# GIVEN EXERCISE
Repeat each record below exactly as given.

##########

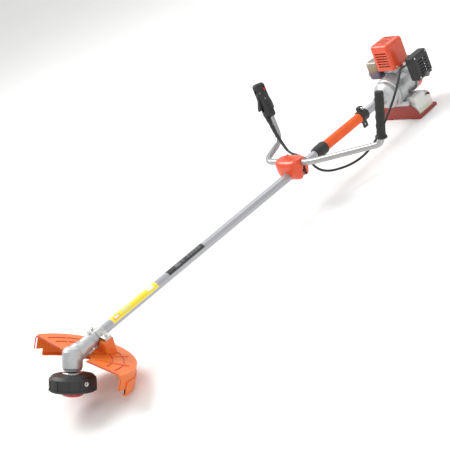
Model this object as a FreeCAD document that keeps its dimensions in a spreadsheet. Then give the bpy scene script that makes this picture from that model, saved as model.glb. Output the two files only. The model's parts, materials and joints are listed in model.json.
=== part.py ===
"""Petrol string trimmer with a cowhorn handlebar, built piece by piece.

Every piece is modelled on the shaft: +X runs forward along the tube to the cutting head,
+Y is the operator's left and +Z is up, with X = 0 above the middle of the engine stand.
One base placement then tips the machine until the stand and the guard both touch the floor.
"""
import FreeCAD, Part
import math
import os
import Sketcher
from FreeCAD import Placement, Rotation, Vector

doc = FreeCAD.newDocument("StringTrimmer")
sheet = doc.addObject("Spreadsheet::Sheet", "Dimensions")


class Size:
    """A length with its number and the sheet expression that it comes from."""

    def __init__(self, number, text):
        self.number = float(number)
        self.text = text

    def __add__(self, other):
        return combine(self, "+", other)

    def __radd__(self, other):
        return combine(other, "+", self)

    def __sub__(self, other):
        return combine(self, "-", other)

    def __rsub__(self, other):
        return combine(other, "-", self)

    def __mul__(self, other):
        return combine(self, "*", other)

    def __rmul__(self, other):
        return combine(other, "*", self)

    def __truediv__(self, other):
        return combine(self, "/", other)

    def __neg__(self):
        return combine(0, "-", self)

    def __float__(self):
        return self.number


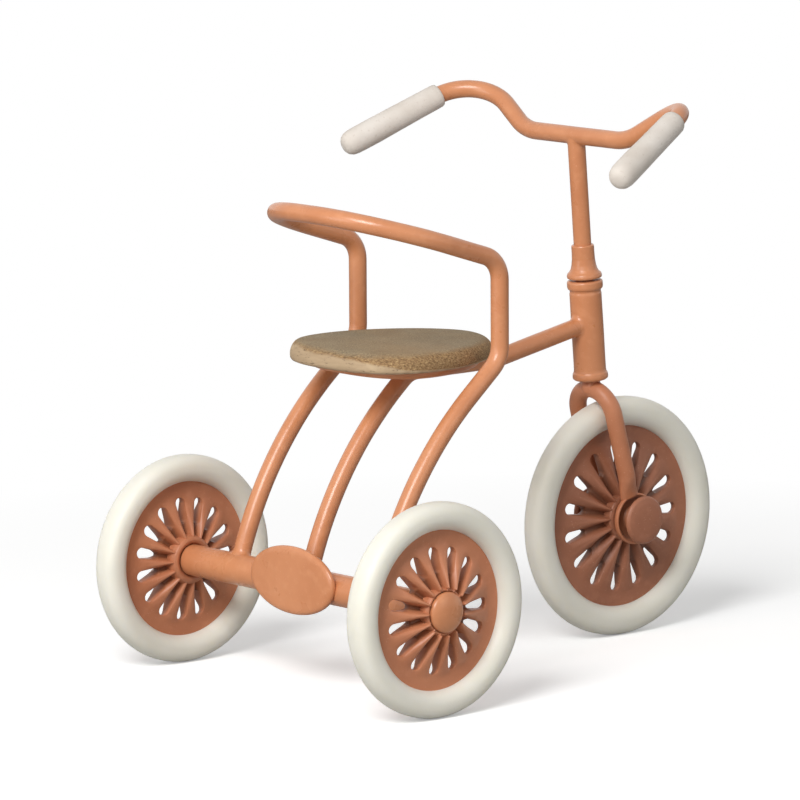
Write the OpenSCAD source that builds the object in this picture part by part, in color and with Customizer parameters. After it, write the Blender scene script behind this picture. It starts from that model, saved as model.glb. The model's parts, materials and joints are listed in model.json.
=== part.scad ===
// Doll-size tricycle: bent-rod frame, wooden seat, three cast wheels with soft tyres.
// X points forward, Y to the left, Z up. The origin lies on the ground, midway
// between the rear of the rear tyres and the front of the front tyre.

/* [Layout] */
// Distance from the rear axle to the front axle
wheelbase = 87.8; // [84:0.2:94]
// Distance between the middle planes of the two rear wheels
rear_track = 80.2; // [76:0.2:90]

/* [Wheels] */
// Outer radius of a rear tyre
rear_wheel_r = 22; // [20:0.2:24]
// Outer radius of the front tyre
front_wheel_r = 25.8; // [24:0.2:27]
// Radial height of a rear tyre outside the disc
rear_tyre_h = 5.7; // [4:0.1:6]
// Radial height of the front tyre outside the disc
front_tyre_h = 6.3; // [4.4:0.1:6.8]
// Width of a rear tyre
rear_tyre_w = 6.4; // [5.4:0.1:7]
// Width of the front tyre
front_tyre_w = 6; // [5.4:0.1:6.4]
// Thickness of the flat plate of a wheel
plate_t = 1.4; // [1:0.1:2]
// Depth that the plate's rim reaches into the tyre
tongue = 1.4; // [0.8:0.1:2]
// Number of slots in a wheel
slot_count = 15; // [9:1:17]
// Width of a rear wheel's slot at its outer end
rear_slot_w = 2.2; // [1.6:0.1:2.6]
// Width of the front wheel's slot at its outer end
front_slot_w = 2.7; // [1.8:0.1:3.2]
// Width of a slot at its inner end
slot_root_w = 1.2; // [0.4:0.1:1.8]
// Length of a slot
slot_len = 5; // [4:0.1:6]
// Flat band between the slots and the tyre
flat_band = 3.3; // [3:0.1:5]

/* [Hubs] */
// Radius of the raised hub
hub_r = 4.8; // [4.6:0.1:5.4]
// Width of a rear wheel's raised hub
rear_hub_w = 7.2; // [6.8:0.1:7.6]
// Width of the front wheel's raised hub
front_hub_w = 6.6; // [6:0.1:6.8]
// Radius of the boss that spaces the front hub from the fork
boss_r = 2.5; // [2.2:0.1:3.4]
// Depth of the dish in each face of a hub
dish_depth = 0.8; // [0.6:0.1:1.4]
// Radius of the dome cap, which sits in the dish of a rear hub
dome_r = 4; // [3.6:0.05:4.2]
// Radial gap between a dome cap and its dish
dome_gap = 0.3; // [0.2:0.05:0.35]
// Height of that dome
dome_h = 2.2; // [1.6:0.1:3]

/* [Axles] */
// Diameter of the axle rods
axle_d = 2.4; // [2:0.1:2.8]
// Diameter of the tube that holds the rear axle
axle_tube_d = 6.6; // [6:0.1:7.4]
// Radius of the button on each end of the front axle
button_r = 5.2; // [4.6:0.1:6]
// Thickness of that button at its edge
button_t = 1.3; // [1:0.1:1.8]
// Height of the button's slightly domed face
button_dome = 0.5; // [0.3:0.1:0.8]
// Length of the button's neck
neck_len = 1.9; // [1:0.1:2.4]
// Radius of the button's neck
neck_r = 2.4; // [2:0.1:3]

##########

# COMPLETED TASK
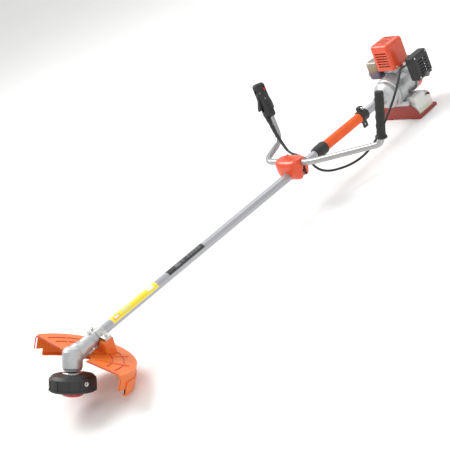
Model this object as a FreeCAD document that keeps its dimensions in a spreadsheet. Then give the bpy scene script that makes this picture from that model, saved as model.glb. Output the two files only. The model's parts, materials and joints are listed in model.json.
=== part.py ===
"""Petrol string trimmer with a cowhorn handlebar, built piece by piece.

Every piece is modelled on the shaft: +X runs forward along the tube to the cutting head,
+Y is the operator's left and +Z is up, with X = 0 above the middle of the engine stand.
One base placement then tips the machine until the stand and the guard both touch the floor.
"""
import FreeCAD, Part
import math
import os
import Sketcher
from FreeCAD import Placement, Rotation, Vector

doc = FreeCAD.newDocument("StringTrimmer")
sheet = doc.addObject("Spreadsheet::Sheet", "Dimensions")


class Size:
    """A length with its number and the sheet expression that it comes from."""

    def __init__(self, number, text):
        self.number = float(number)
        self.text = text

    def __add__(self, other):
        return combine(self, "+", other)

    def __radd__(self, other):
        return combine(other, "+", self)

    def __sub__(self, other):
        return combine(self, "-", other)

    def __rsub__(self, other):
        return combine(other, "-", self)

    def __mul__(self, other):
        return combine(self, "*", other)

    def __rmul__(self, other):
        return combine(other, "*", self)

    def __truediv__(self, other):
        return combine(self, "/", other)

    def __neg__(self):
        return combine(0, "-", self)

    def __float__(self):
        return self.number


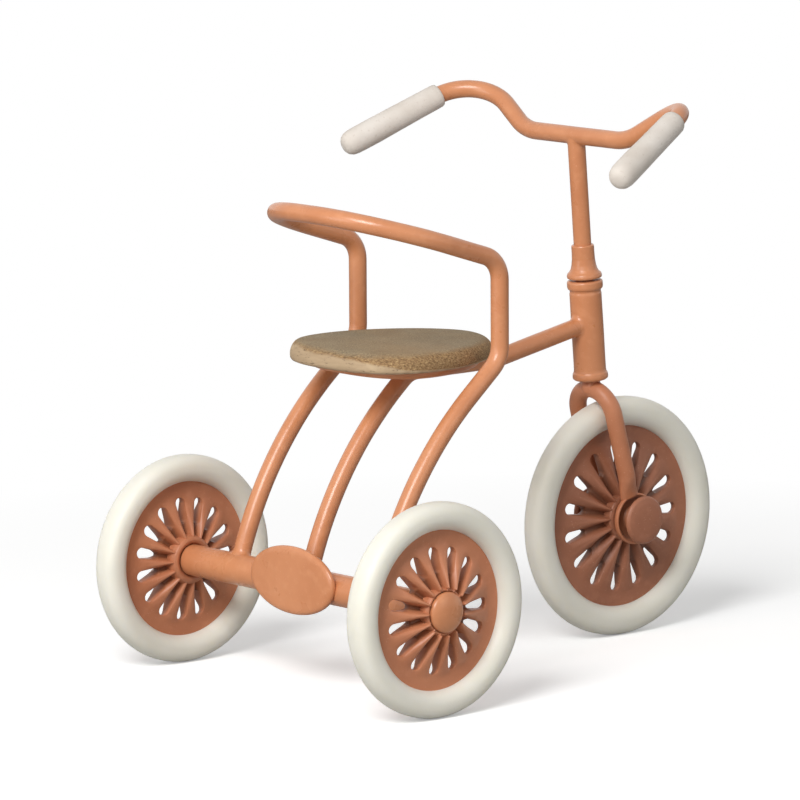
Write the OpenSCAD source that builds the object in this picture part by part, in color and with Customizer parameters. After it, write the Blender scene script behind this picture. It starts from that model, saved as model.glb. The model's parts, materials and joints are listed in model.json.
=== part.scad ===
// Doll-size tricycle: bent-rod frame, wooden seat, three cast wheels with soft tyres.
// X points forward, Y to the left, Z up. The origin lies on the ground, midway
// between the rear of the rear tyres and the front of the front tyre.

/* [Layout] */
// Distance from the rear axle to the front axle
wheelbase = 87.8; // [84:0.2:94]
// Distance between the middle planes of the two rear wheels
rear_track = 80.2; // [76:0.2:90]

/* [Wheels] */
// Outer radius of a rear tyre
rear_wheel_r = 22; // [20:0.2:24]
// Outer radius of the front tyre
front_wheel_r = 25.8; // [24:0.2:27]
// Radial height of a rear tyre outside the disc
rear_tyre_h = 5.7; // [4:0.1:6]
// Radial height of the front tyre outside the disc
front_tyre_h = 6.3; // [4.4:0.1:6.8]
// Width of a rear tyre
rear_tyre_w = 6.4; // [5.4:0.1:7]
// Width of the front tyre
front_tyre_w = 6; // [5.4:0.1:6.4]
// Thickness of the flat plate of a wheel
plate_t = 1.4; // [1:0.1:2]
// Depth that the plate's rim reaches into the tyre
tongue = 1.4; // [0.8:0.1:2]
// Number of slots in a wheel
slot_count = 15; // [9:1:17]
// Width of a rear wheel's slot at its outer end
rear_slot_w = 2.2; // [1.6:0.1:2.6]
// Width of the front wheel's slot at its outer end
front_slot_w = 2.7; // [1.8:0.1:3.2]
// Width of a slot at its inner end
slot_root_w = 1.2; // [0.4:0.1:1.8]
// Length of a slot
slot_len = 5; // [4:0.1:6]
// Flat band between the slots and the tyre
flat_band = 3.3; // [3:0.1:5]

/* [Hubs] */
// Radius of the raised hub
hub_r = 4.8; // [4.6:0.1:5.4]
// Width of a rear wheel's raised hub
rear_hub_w = 7.2; // [6.8:0.1:7.6]
// Width of the front wheel's raised hub
front_hub_w = 6.6; // [6:0.1:6.8]
// Radius of the boss that spaces the front hub from the fork
boss_r = 2.5; // [2.2:0.1:3.4]
// Depth of the dish in each face of a hub
dish_depth = 0.8; // [0.6:0.1:1.4]
// Radius of the dome cap, which sits in the dish of a rear hub
dome_r = 4; // [3.6:0.05:4.2]
// Radial gap between a dome cap and its dish
dome_gap = 0.3; // [0.2:0.05:0.35]
// Height of that dome
dome_h = 2.2; // [1.6:0.1:3]

/* [Axles] */
// Diameter of the axle rods
axle_d = 2.4; // [2:0.1:2.8]
// Diameter of the tube that holds the rear axle
axle_tube_d = 6.6; // [6:0.1:7.4]
// Radius of the button on each end of the front axle
button_r = 5.2; // [4.6:0.1:6]
// Thickness of that button at its edge
button_t = 1.3; // [1:0.1:1.8]
// Height of the button's slightly domed face
button_dome = 0.5; // [0.3:0.1:0.8]
// Length of the button's neck
neck_len = 1.9; // [1:0.1:2.4]
// Radius of the button's neck
neck_r = 2.4; // [2:0.1:3]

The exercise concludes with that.